Other COSO members agreed.

"We have guidelines, and if it fits those guidelines we could agree," Elisabeth Sherman '06 said.

At Harvard, CCL member and Assistant Dean of the College Paul McLoughlin consulted the university's general counsel to "see if there were liability issues" with publishing pictures of nude students. In an attempt to solve this problem and avoid liability, students will not be allowed to take nude pictures inside of Harvard buildings.

Dartmouth College General Counsel member Bob Donin said that if Dartmouth students were to propose a magazine similar to H bomb, whether or not the magazine received recognition would be entirely up to COSO.

H-Bomb has been in the works since early December, when Katharina Baldegg '06 and Camilla Hrdy '05 first proposed the magazine.

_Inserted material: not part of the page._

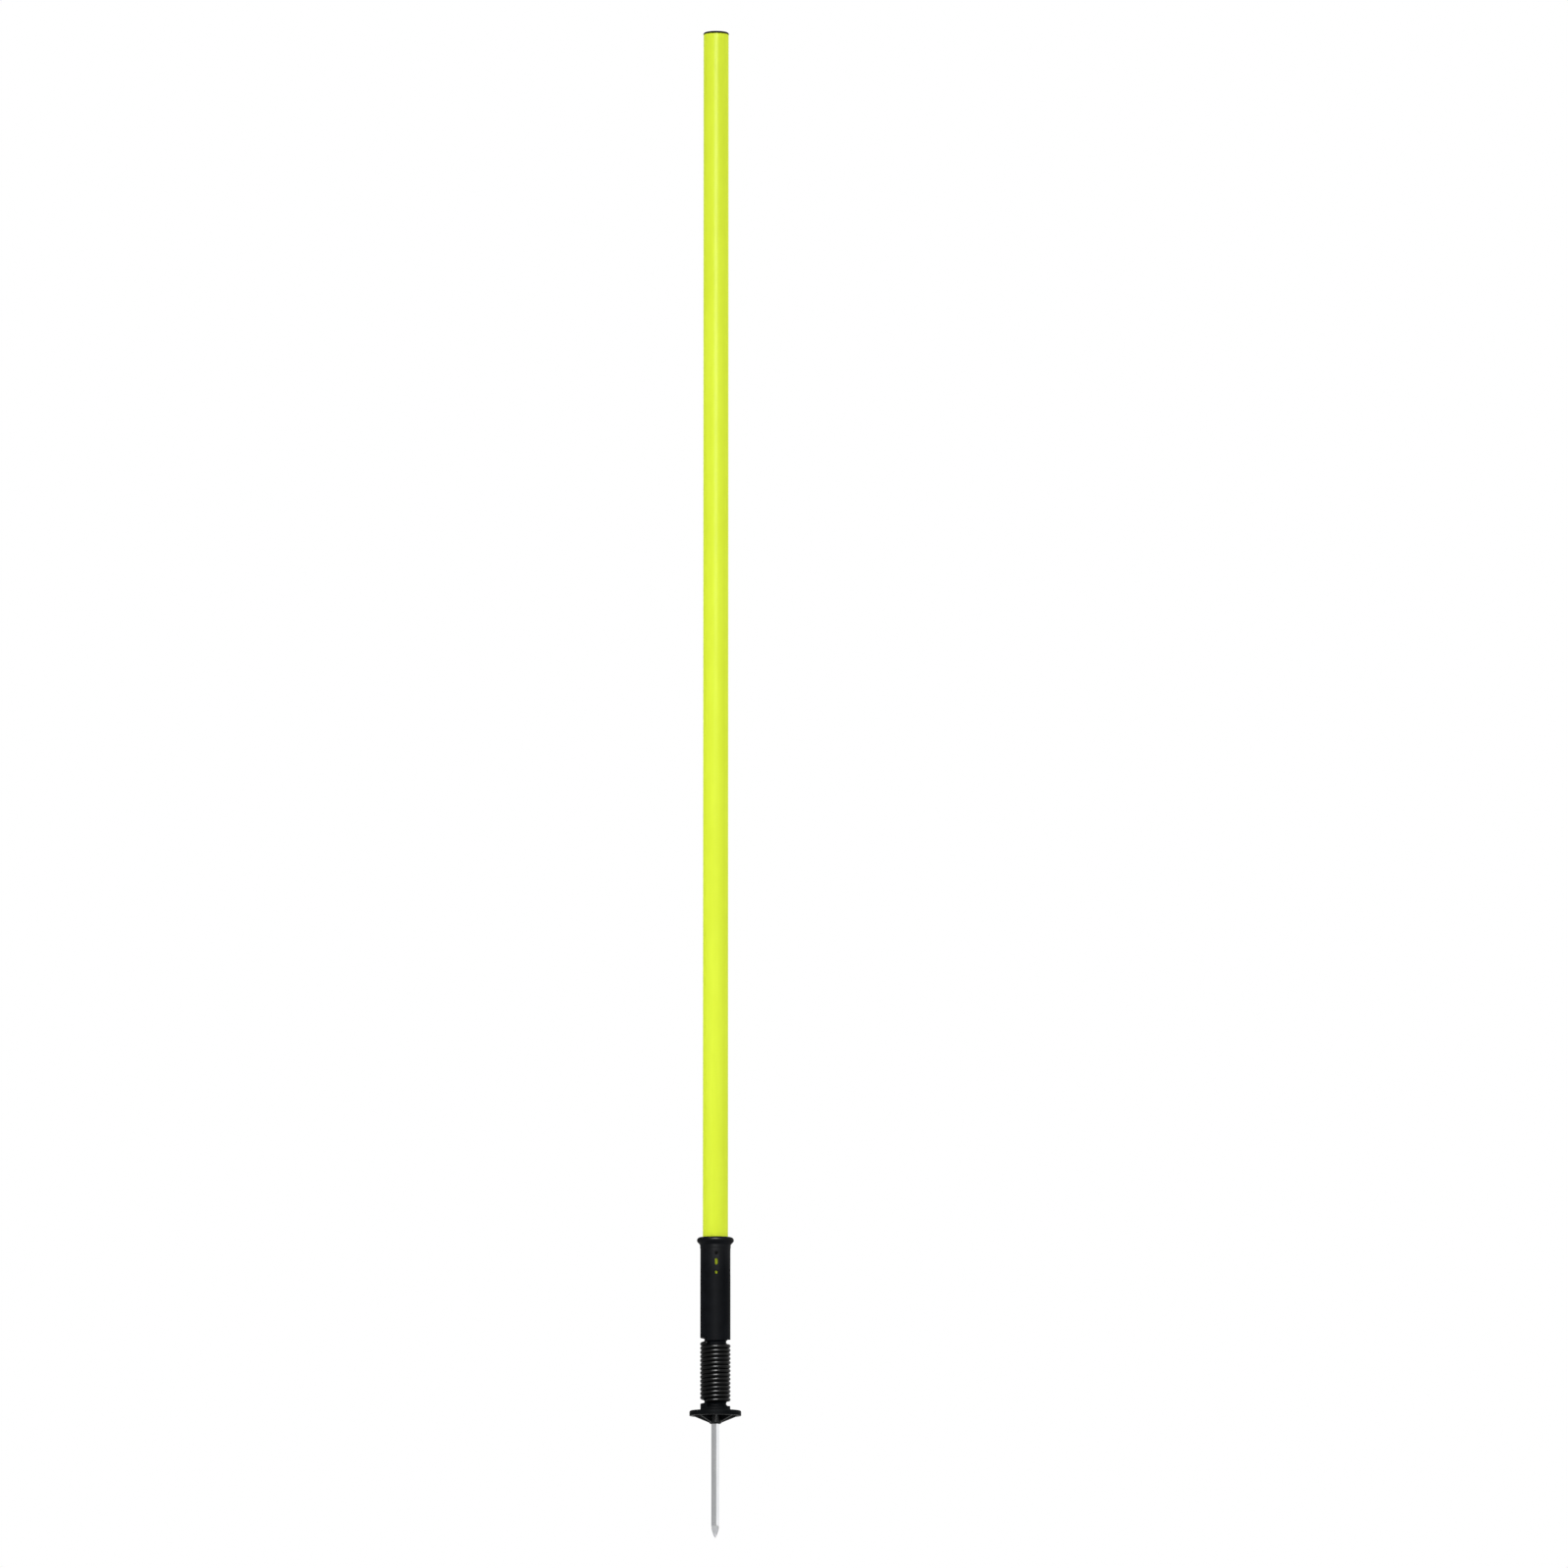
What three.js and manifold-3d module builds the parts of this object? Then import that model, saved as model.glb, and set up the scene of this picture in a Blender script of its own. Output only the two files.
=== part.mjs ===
// A slalom training pole. A plastic tube stands in a moulded socket. A coil spring screws onto a plug
// under the socket and onto a plug on a round foot, and a steel spike under the foot goes into the ground.
// Millimetres, +Z up. The origin is on the axis of the pole, on the flat underside of the foot's rim.
import * as THREE from "three";
import { mergeVertices } from "three/addons/utils/BufferGeometryUtils.js";
import Module from "manifold-3d";

const wasm = await Module();
wasm.setup();

const degree = Math.PI / 180;

// Clearances.
const fitGap = 0.3;
const cutOverrun = 1;

// Pole tube.
const poleDiameter = 25;
const poleWall = 1.8;
const poleLength = 1293.2;

// End cap.
const capDiameter = 25.5;
const capFlange = 2.4;
const capEdge = 2.2;
const capPlugLength = 16;
const capPlugWall = 1.7;
const capBarbCount = 3;
const capBarbHeight = 0.6;
const capBarbRise = 2.6;
const capBarbPitch = 4.4;

// Coil spring, wound to the right, with both ends at the front left.
const springWire = 4;
const springMeanDiameter = 26.1;
const springPitch = 4.05;
const springTurns = 14;
const springEndAngle = -125 * degree;

// Threaded plugs that the spring screws onto. The thread runs on for some empty turns past each end of
// the wire, and its last flank is the sloping end of the foot's collar and of the socket.
const plugThreadHeight = 0.9;
const plugTurns = 1.5;
const plugEmptyTurns = 1;
const plugChamfer = 0.8;

// Foot.
const footDiameter = 51;
const footRimHeight = 5.2;
const footRimTopEdge = 1.6;
const footRimBottomEdge = 0.5;
const footRimLand = 3.4;
const footCrown = 0.8;
const footSkin = 2.4;
const footCollarDiameter = 29.5;
const footCollarLowHeight = 8.35;
const footHubDiameter = 12.6;
const footHubDepth = 7.8;
const footHubChamfer = 1.3;
const footRibCount = 8;
const footRibThickness = 1.9;
const footRibDepth = 6.5;
const footRibTurn = -87 * degree;

// Spike, with its stud, washer and nut.
const spikeDiameter = 8;
const spikeReach = 120.4;
const spikePointLength = 13.4;
const spikeShoulderHeight = 2;
const spikeStudDiameter = 6;
const spikeStudChamfer = 0.6;
const spikeStudStickOut = 1.4;
const spikeWebThickness = 9;
const washerDiameter = 12;
const washerThickness = 1.2;
const nutAcrossFlats = 10;
const nutThickness = 5;
const nutPocketClearance = 1;

// Socket.
const socketWall = 2.1;
const socketFloor = 6.2;
const socketDepth = 92.2;
const socketLeadIn = 0.5;
const beadDiameter = 36.4;
const beadRadius = 3.1;
const beadBelowTop = 3.1;
const neckRingHeight = 3;
const neckRingStep = 0.25;
const neckRingBelowTop = 10.7;

// Windows in the socket: in each set, a screw hole, a slot and a round hole stand in a shallow recess.
const windowSets = 4;
const windowTurn = -85.5 * degree;
const windowRecessWidth = 4.4;
const windowRecessDepth = 0.4;
const windowRecessMargin = 1.3;
const screwHoleBelowTop = 16.3;
const screwHoleDiameter = 3.6;
const slotBelowTop = 24.7;
const slotWidth = 2.8;
const slotLength = 6.2;
const sightHoleBelowTop = 35.5;
const sightHoleDiameter = 3.1;

// Screw that holds the tube in the socket.
const screwSeatLedge = 0.65;
const screwHeadSink = 0.1;
const screwShankDiameter = 2;
const screwPastWall = 2.2;
const screwTipTaper = 1;

// Facet counts.
const largeRoundSteps = 40;
const smallRoundSteps = 20;
const holeSteps = 12;
const beadSteps = 6;
const edgeSteps = 4;
const pointSteps = 5;
const springStepsPerTurn = 24;
const springSides = 6;
const grooveSteps = 5;

// Worked out from the sizes above: radii.
const poleRadius = poleDiameter / 2;
const poleBoreRadius = poleRadius - poleWall;
const capRadius = capDiameter / 2;
const socketBoreRadius = poleRadius + fitGap;
const socketRadius = socketBoreRadius + socketWall;
const springRadius = springMeanDiameter / 2;
const grooveRadius = springWire / 2 + fitGap;
const plugRootRadius = springRadius - grooveRadius;
const plugRadius = plugRootRadius + plugThreadHeight;
const footRadius = footDiameter / 2;
const footCollarRadius = footCollarDiameter / 2;
const footHubRadius = footHubDiameter / 2;
const spikeRadius = spikeDiameter / 2;
const spikeStudRadius = spikeStudDiameter / 2;
const screwHeadRadius = screwHoleDiameter / 2 - fitGap;
const screwShankRadius = screwShankDiameter / 2;
const grooveOuterRadius = Math.max(socketRadius, footCollarRadius, springRadius) + cutOverrun;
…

"Initially there was some concern about the nudity aspect," Hrdy told The Crimson. But the CCL members "got past the fear of porn."

There is nothing in COSO's description of the "Responsibilities of Recognition" that could possibly be construed as standing in the way of a potential Dartmouth version of the new literary magazine, unless COSO interprets the proposal as violating the Dartmouth Principles of Community, Director of Student Activities Linda Kennedy said.

"To get recognition you have to have a purpose different from the purposes of other things that already have recognition," Kennedy said. "You must also have at least 10 students, a faculty adviser, and a constitution. Additionally, publications must present a mock-up of the issue that shows what they are about."

Kennedy would not speculate as to whether she thought such a proposal would be approved by COSO. She recalled, however, that Uncommon Threads, a women's issues journal recognized by COSO several years ago, ran an "R-rated" story about a lesbian encounter and "the College stood behind its publication."

Dartmouth does already have a literary magazine, The Stonefence Review, that publishes photographs. But the magazine has yet to publish photos of frontal nudity.